The overarching goals of this project are to develop (i) a framework to represent and analyze spatiotemporal flows of agricultural commodities in the United States by incorporating diverse open source datasets, statistical & machine learning techniques, network science, and computational models; and (ii) a multi-pathway modeling framework that couples the above commodity flow models with ecological and bioeconomic models to assess the spread and impact of non-indigenous invasive species. The project contributes novel network-based approaches for data integration, data analytics, and computational modeling. The project employs state-of-the-art statistical and machine-learning techniques for data integration and network construction. We develop methods for structural and dynamical analysis of these networks in a novel context of directed and time-varying networks.
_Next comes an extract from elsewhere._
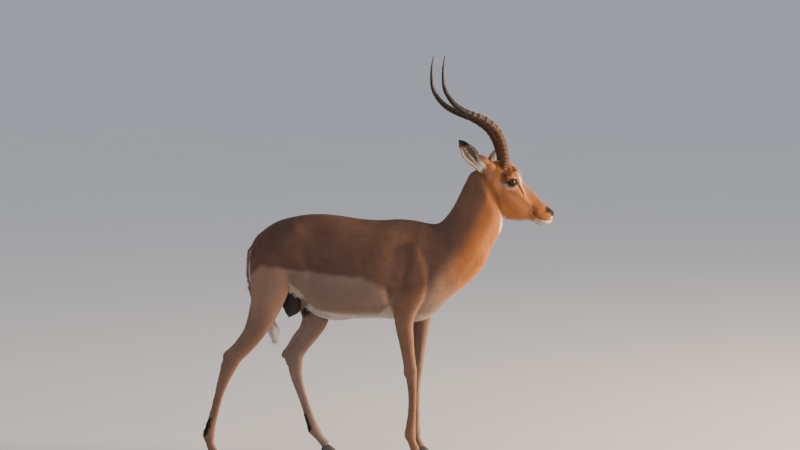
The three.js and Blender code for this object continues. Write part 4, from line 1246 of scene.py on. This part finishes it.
for horn_side, sign in (("left", 1), ("right", -1)):
    rings, shown = horn_rings(sign)
    rings = settled(rings)
    if outward_rings(rings) is not rings:
        rings, shown = rings[:, ::-1], shown[:, ::-1]
    piece = add_grid(f"ringed_horn_{horn_side}", rings, horn_finish, (f"horn_{horn_side}",))
    add_colours(piece.data, "ring_shares", np.vstack([shown.reshape(-1, 4), shown[0].mean(0), shown[-1].mean(0)]))

# ---------------------------------------------------------------- hooves
# Two pointed toes of black keratin to a foot, flat below, with growth lines round them and scuffed edges.
# One toe from heel to tip: x, half width, height of its top.
HOOF = [(-20, 6, 15), (-14, 10, 25), (2, 11.5, 37), (16, 10.5, 33), (30, 7.5, 19), (40, 3, 6)]
TOE_SPREAD = 13.2
HOOF_PULL = 3.0
FEET = {  # x and y of the foot's middle
    "forehoof_right": (139, -60),
    "forehoof_left": (158, 60),
    "hindhoof_right": (-598, -64),
    "hindhoof_left": (-186, 64),
}


def hoof_rings(foot, middle, toe, steps=56, around=64):
    """Sections across one toe from heel to tip: superellipses that lean back, cut flat at the floor, with a
    fine wave for the growth lines, which run level with the coronet."""
    rows = np.array(HOOF, float)
    at = np.linspace(0, rows[-1, 0] - rows[0, 0], steps)
    x, half, top = between(rows, rows[:, 0] - rows[0, 0], at).T
    angle = 2 * np.pi * np.arange(around) / around
    high = np.sign(np.sin(angle)) * np.abs(np.sin(angle)) ** (2 / 2.3)
    wide = np.sign(np.cos(angle)) * np.abs(np.cos(angle)) ** (2 / 2.3) * (1 - 0.12 * high)
    up = unit(np.array([-0.25, 0, 1.0]))
    height = high[None] * top[:, None] * np.hypot(0.25, 1)
    line = 0.22 * np.sin((height + x[:, None] * 0.45) * 2.1) * smooth(2, 8, height)
    width = wide[None] * (half[:, None] + line)
    pull = HOOF_PULL * (x + 20) / 60
    rings = np.zeros((steps, around, 3))
    rings[..., 0] = foot + x[:, None] + (height + line) * up[0]
    rings[..., 1] = middle + toe * (TOE_SPREAD - pull)[:, None] + width
    rings[..., 2] = np.maximum((height + line) * up[2], 0)
    return rings


hoof_finish, tree, shader = new_material("hoof", Roughness=0.45, Specular_IOR_Level=0.45)
place = node(tree, "ShaderNodeTexCoord").outputs["Object"]
streaks = node(tree, "ShaderNodeMapping", {"Vector": place, "Scale": (1.0, 1.0, 7.0)}).outputs[0]
streaks = noise(tree, streaks, 90.0, 6.0, 0.65)
height = node(tree, "ShaderNodeSeparateXYZ", {0: place}).outputs[2]
low_edge = ranged(tree, height, 0.0, 0.012, 1.0, 0.0)
scuffed = product(tree, noise(tree, place, 420.0, 4.0, 0.7), low_edge)
colour = mixed(tree, streaks, (0.012, 0.01, 0.009), (0.075, 0.06, 0.05))
colour = mixed(tree, ranged(tree, scuffed, 0.3, 0.6, 0.0, 0.7), colour, (0.2, 0.165, 0.125))
tree.links.new(colour, shader.inputs["Base Color"])
add_bump(tree, shader, streaks, 0.5, 0.0009)

for foot_name, (foot, middle) in FEET.items():
    for toe_name, toe in (("inner", -np.sign(middle)), ("outer", np.sign(middle))):
        rings = hoof_rings(foot, middle, toe)
        rings = outward_rings((rings - ORIGIN) / 1000.0)
        add_grid(f"toe_{foot_name}_{toe_name}", rings, hoof_finish, (f"{foot_name}_{toe_name}",))

# ---------------------------------------------------------------- short coat
# Flat pointed tufts of a few hairs, rooted in the skin and lying back along it. They are longest on the
# body, short on the legs and finest on the face. Each is a thin wedge of four faces: two root corners under
# the skin, a raised back and a tip.
BODY_HAIR, LEG_HAIR, FOOT_HAIR, NOSE_HAIR = 11.5, 7.5, 5.0, 3.4  # lengths
TUFT_SLIM = 0.092  # width for each unit of length
PATCH = 0.0015  # half of a tuft's patch on the unwrap
SKIN_COUNT = 290000  # tufts on the skin


def face_share(p):
    """0 on the neck, 1 on the face."""
    return smooth(-28, 30, (p[:, 0] - 412) * 0.86 + (p[:, 2] - 960) * 0.5)


def hair_length(p, part):
    """Length of the coat at points: it shortens down the legs and from the back of the head to the nose."""
    leg = of_leg(part)
    body = np.full(len(p), BODY_HAIR)
    body = body + (6.0 - body) * face_share(p) * (part <= HEAD_PART)
    body = body + (NOSE_HAIR - body) * smooth(500, 610, p[:, 0]) * (part <= HEAD_PART)
    down_leg = np.interp(p[:, 2], [30, 110, 380, 640], [FOOT_HAIR, 6.0, LEG_HAIR, BODY_HAIR])
    body = np.where(part == SCROTUM_PART, 3.5, body)
    return np.where(leg, down_leg, np.where(part == TAIL_PART, 16.0, body))


def coat_depth(p, part):
    """How far the coat stands off the skin at points."""
    leg = of_leg(part)
    body = BODY_COAT + (FACE_COAT - BODY_COAT) * face_share(p)
    down_leg = np.interp(p[:, 2], [80, 400, 600], [LEG_COAT, 2.2, BODY_COAT])
    body = np.where(part == SCROTUM_PART, 0.9, body)
    return np.where(leg, down_leg, np.where(part == TAIL_PART, 5.0, body))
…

In the context of invasive species, the developed tools will provide policymakers with guidance and support to identify vulnerabilities in the food system, inform monitoring efforts, and assess various intervention strategies. These analyses will be particularly valuable and timely in addressing the imminent threat of T. absoluta invasion.
Data exploration: Several datasets corresponding to commodity flow, crop production, economic impact, and climate have been explored. Some of the main datasets include Freight Analysis Framework (FAF), vegetable production from National Agricultural Statistics Service (NASS), and trade matrix from Food and Agricultural Organization (FAO).
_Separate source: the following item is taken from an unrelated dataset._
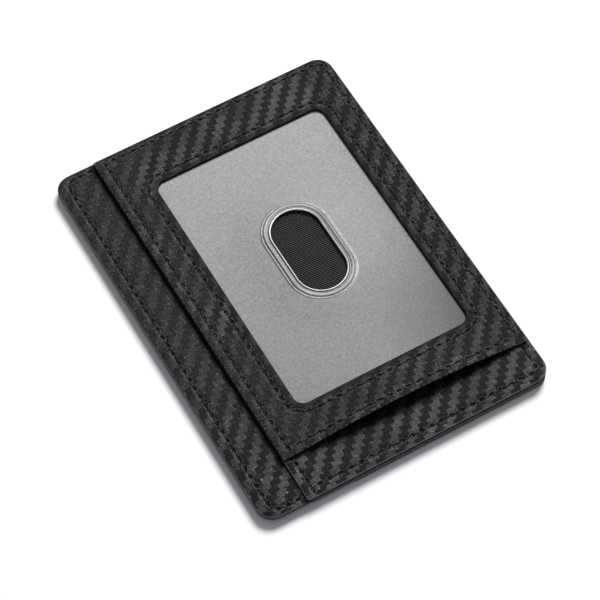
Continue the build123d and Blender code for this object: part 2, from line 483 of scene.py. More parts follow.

Modeling and analysis of commodity flows: We have developed a general framework for constructing the spatiotemporal representation of production, flow, and consumption of agricultural commodities. These data representations are derived by fusing gridded, administrative-level, survey datasets on production, trade, and consumption. Further, they are periodic temporal networks reflecting seasonal variations in production and trade of the crop. We apply this approach to create networks of tomato flow for several regions. Using statistical methods and network analysis, we gain insights into spatiotemporal dynamics of production and trade. Our results suggest that agricultural systems are increasingly vulnerable to attacks through trade of commodities due to their vicinity to regions of high demand and seasonal variations in production and flows.
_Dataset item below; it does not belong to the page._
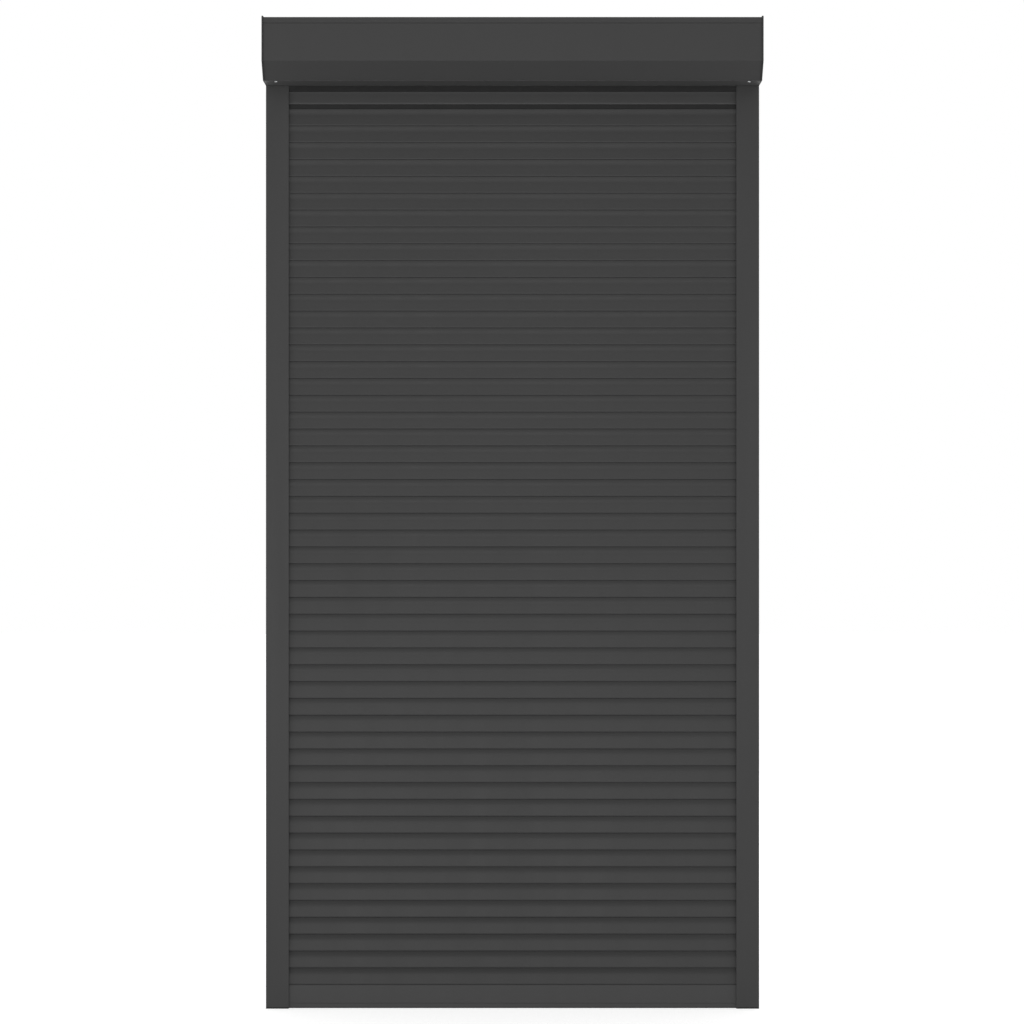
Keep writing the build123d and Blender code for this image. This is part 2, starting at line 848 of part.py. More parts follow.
def suspension_straps():
    """Steel straps from the clips to the shaft's upper rear flat, with a tab in its slot."""
    half = strap_thickness / 2
    middle = shaft_half + strap_gap + half
    low = hanger_z + pocket_ceiling + slat_skin + strap_gap
    flat_start = shaft_flat_point(middle, -shaft_across * strap_flat_share)
    line = Spline((curtain_y, low), flat_start, tangents=((0, 1), (-1, 1)))
    line += Line(flat_start, shaft_flat_point(middle, 0))
    tab = polygon(
        shaft_flat_point(middle + half, -half),
        shaft_flat_point(middle + half, half),
        shaft_flat_point(middle - strap_tab, half),
        shaft_flat_point(middle - strap_tab, -half),
    )
    strap = along_x(trace(line, strap_thickness) + tab, -strap_width / 2, strap_width / 2)
    return [Pos(x, 0, 0) * strap for x in hanger_places()]


def winding_shaft():
    """The eight-sided steel tube, with a slot in one flat for each strap."""
    tube = octagon_bar(shaft_across, shaft_left, shaft_right)
    tube -= octagon_bar(shaft_across - shaft_wall * 2, shaft_left - overrun, shaft_right + overrun)
    for x in hanger_places():
        slot = Box(shaft_slot_length, shaft_slot_width, (shaft_wall + overrun) * 2)
        tube -= Pos(x, 0, axis_z) * Rot(-45, 0, 0) * Pos(0, 0, shaft_half) * slot
    return tube - shaft_screw_hole()


shaft_inside = shaft_across - shaft_wall * 2 - shaft_fit * 2


def idler_end_plug():
    plug = octagon_bar(shaft_inside, shaft_left, shaft_left + idler_plug_length)
    plug += rod(idler_flange_radius, shaft_left - idler_flange, shaft_left)
    return plug - rod(pin_radius, shaft_left - idler_flange - overrun, pin_end)


pocket_floor = bearing_boss_length - bearing_pocket_depth - shell_end
bearing_left = pocket_floor + bearing_floor_gap
pin_start = pocket_floor + bearing_floor_gap / 2
pin_end = pin_start + pin_length


def idler_pin():
    return rod(pin_radius, pin_start, pin_end)


def idler_bearing_bush():
    bush = rod(bearing_radius, bearing_left, bearing_left + bearing_width)
    bearing_right = bearing_left + bearing_width
    return bush - rod_hole(pin_radius + running_fit, bearing_left - overrun, bearing_right + overrun)


# Tube motor

head_start = shaft_right + idler_flange / 2
head_end = shell_end - bracket_plate
tube_start = head_start - motor_length
wheel_end = tube_start - drive_wheel_gap
wheel_start = wheel_end - drive_wheel_length


def bracket_screw_places():
    """On the bracket's face, pointing into the cap."""
    half = bracket_hole_spacing / 2
    return [Pos(head_end, side * half, axis_z - side * half) * Rot(0, -90, 0) for side in (-1, 1)]


def motor_bracket():
    """The steel plate on the cap that holds the motor's square stub."""
    outline = Rectangle(bracket_size, bracket_size)
    outline = chamfer(outline.vertices(), bracket_corner)
    outline -= Rectangle(motor_stub + running_fit * 2, motor_stub + running_fit * 2)
    bracket = Pos(0, 0, axis_z) * along_x(outline, head_end, shell_end)
    return cut(bracket, [place * screw_hole(bracket_screw_length) for place in bracket_screw_places()])


def bracket_screws():
    return [place * screw(bracket_screw_length) for place in bracket_screw_places()]


def motor_head():
    head = rod(motor_head_radius, head_start, head_end)
    stub = Pos(0, 0, axis_z) * along_x(Rectangle(motor_stub, motor_stub), head_end, shell_end)
    return head + stub


def motor_tube():
    tube = rod(motor_radius, tube_start, head_start)
    bore_end = tube_start + motor_bore_depth
    return tube - rod_hole(output_shaft_radius + running_fit, tube_start - overrun, bore_end)


def motor_crown_ring():
    """The ring that turns with the shaft round the motor's neck."""
    start = shaft_right - crown_ring_length
    ring = octagon_bar(shaft_inside, start, shaft_right)
    return ring - rod_hole(motor_radius + running_fit, start - overrun, shaft_right + overrun)


def motor_output_shaft():
    return rod(output_shaft_radius, wheel_start, tube_start + motor_bore_depth - running_fit)


def motor_drive_wheel():
    wheel = octagon_bar(shaft_inside, wheel_start, wheel_end)
    wheel -= rod(output_shaft_radius, wheel_start - overrun, wheel_end + overrun)
    return wheel - shaft_screw_hole()


def shaft_screw_place():
    """On the shaft's top flat, over the middle of the drive wheel."""
    return Pos((wheel_start + wheel_end) / 2, 0, axis_z + shaft_half)


def shaft_screw_hole():
    return shaft_screw_place() * screw_hole(shaft_screw_length)


def shaft_screw():
    return shaft_screw_place() * screw(shaft_screw_length)


nodes = {
    "end_cap_left": end_cap_left(),
    "end_cap_right": end_cap_right(),
    "rear_top_shell": rear_top_shell(),
    "front_panel": front_panel(),
    "underside_cover": underside_cover(),
    "cover_screws": cover_screws(),
    "shell_screws": shell_screws(),
    "cable_grommet": cable_grommet(),
    "outlet_seal_carrier": outlet_seal_carrier(),
    "outlet_seal": outlet_seal(),
    "inlet_funnel_left": mirrored(inlet_funnel()),
    "inlet_funnel_right": inlet_funnel(),
    "guide_rail_left": mirrored(guide_rail()),
    "guide_rail_right": guide_rail(),
    "rail_seal_left_front": mirrored(rail_seal_front()),
    "rail_seal_left_back": mirrored(rail_seal_back()),
    "rail_seal_right_front": rail_seal_front(),
    "rail_seal_right_back": rail_seal_back(),
    "rail_end_plug_left": mirrored(rail_end_plug()),
    "rail_end_plug_right": rail_end_plug(),
    "winding_shaft": winding_shaft(),
    "idler_end_plug": idler_end_plug(),
    "idler_pin": idler_pin(),
    "idler_bearing_bush": idler_bearing_bush(),
    "motor_bracket": motor_bracket(),
    "bracket_screws": bracket_screws(),
    "motor_head": motor_head(),
    "motor_tube": motor_tube(),
    "motor_crown_ring": motor_crown_ring(),
    "motor_output_shaft": motor_output_shaft(),
    "motor_drive_wheel": motor_drive_wheel(),
    "shaft_screw": shaft_screw(),
    "suspension_straps": suspension_straps(),
    "hanger_clips": hanger_clips(),
    "slats": slats(),
    "slat_foam_cores": slat_foam_cores(),
    "slat_end_locks": slat_end_locks(),
    "bottom_bar": bottom_bar(),
    "bottom_bar_seal": bottom_bar_seal(),
    "bottom_bar_end_plugs": bottom_bar_end_plugs(),
}

os.makedirs("parts", exist_ok=True)
for name, solids in nodes.items():
    piece = Compound(children=solids) if isinstance(solids, list) else solids
    export_step(piece, f"parts/{name}.step")
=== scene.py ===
import json
import math
import bpy
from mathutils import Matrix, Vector

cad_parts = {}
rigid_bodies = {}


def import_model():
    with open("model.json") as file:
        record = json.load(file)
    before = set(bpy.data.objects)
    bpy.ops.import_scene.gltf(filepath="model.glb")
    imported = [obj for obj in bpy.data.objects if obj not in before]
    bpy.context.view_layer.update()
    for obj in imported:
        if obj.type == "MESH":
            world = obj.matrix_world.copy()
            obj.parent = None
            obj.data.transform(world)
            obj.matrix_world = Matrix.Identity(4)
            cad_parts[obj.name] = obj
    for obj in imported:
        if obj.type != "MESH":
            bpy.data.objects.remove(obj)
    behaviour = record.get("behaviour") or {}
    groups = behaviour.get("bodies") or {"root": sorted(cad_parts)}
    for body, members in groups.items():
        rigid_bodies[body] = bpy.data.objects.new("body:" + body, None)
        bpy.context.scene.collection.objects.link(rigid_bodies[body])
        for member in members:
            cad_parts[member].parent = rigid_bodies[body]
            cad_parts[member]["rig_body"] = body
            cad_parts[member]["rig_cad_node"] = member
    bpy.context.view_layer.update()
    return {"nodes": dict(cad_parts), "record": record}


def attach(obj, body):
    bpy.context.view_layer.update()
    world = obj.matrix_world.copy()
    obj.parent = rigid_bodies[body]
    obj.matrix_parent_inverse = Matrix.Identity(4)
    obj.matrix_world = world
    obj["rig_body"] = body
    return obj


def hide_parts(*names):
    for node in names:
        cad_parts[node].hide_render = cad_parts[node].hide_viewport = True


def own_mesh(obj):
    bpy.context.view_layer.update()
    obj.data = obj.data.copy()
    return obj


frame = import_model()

mm = 0.001
curtainY = 57.5
print("frame loaded")


shot = {"lens": 102.55, "sensor": 36, "distance": 6.4575, "height": 1.1075, "side": -0.0012}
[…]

Multi-pathway models for invasive species spread and interventions: We developed a multi-scale intervention framework to optimize control of the spread process to delay or stifle the spread of the pest in the event of its introduction. Optimal control of epidemics is a challenging problem even for simple diffusion processes over static networks. We developed this algorithm for the multi-scale epidemiological process on a temporal network in the context of invasive species spread across a landscape. In this setting, we study the problem of group-scale interventions, where the objective is to find an optimal set of regions represented by groups of nodes to minimize the spread under budget constraints and intervention delays. We present an integer linear programming-based algorithm for finding effective group-scale interventions and prove rigorous bounds on its performance. Our results indicate that early intervention has the benefit of significant reduction in spread for low-budget and stable solutions under model uncertainty.